I hate having to explain this until I’m Zyklon Blue in the face, but there are no right or wrong answers to that question.


Diligent reporter that I am, I searched for “Holocaust jokes” online. I found some here and here. I’m sure there are more, as horrible as that sounds. I’m also aware that if there’s anything less funny than trying to explain why something’s not funny, it’s trying to explain why it is funny.


I’ve heard a couple of these before, and a couple of them are new to me. I tightened up the grammar just to give them an extra spritz of chutzpah.
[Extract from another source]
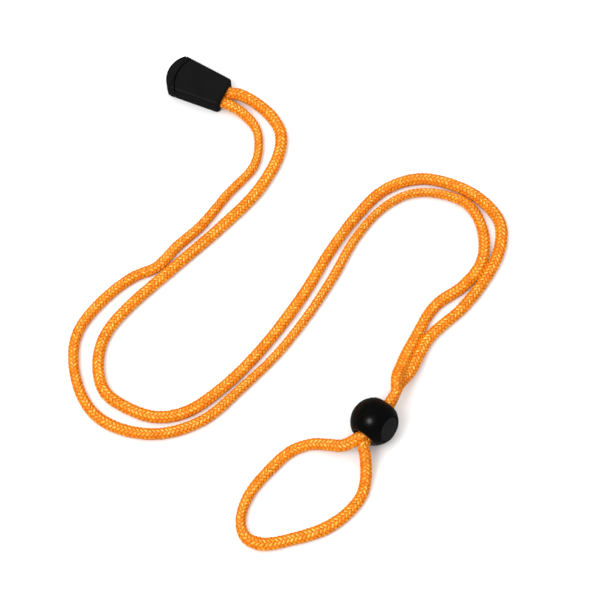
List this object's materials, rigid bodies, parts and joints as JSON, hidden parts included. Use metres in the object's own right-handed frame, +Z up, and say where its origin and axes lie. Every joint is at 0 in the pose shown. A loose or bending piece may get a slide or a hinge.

I may be wrong here, but I’m fond enough of Jewish humor to think that the punchline in this one is uniquely Jewish:


Two historians are discussing about the Holocaust.
“The holocaust wasn’t that bad,” says one of them.
“Are you out of your mind?” the other one replies.
“What if I were to kill 6 million Jews and one actress?”
“But why the actress?”
“See, nobody ever cares about the Jews.”


The nifty thing about this one is that you can substitute Amy Schumer with anything you think is severely unfunny:


Q: What’s funnier than Amy Schumer?
A: The Holocaust.


This one’s the harshest, and it’s also historically inaccurate, because I don’t even think Yad Vashem says that Jews were placed into the ovens alive, but for me the kicker is the surreal image of a pizza screaming:


Q: What’s the difference between a Jew and a pizza?
A: Pizzas don’t scream when you put them in the oven.


And finally:


Q: What’s the difference between the Holocaust and a cow?
A: You can’t milk a cow for 75 years.


Some people might file that one under “It’s funny ’cause it’s true.”


Jew or non-Jew, there’s a lesson in this for all of us: If you’re really concerned about not being hated, the simple fact is that people will like you a hell of a lot more if you can take a joke than if you can’t.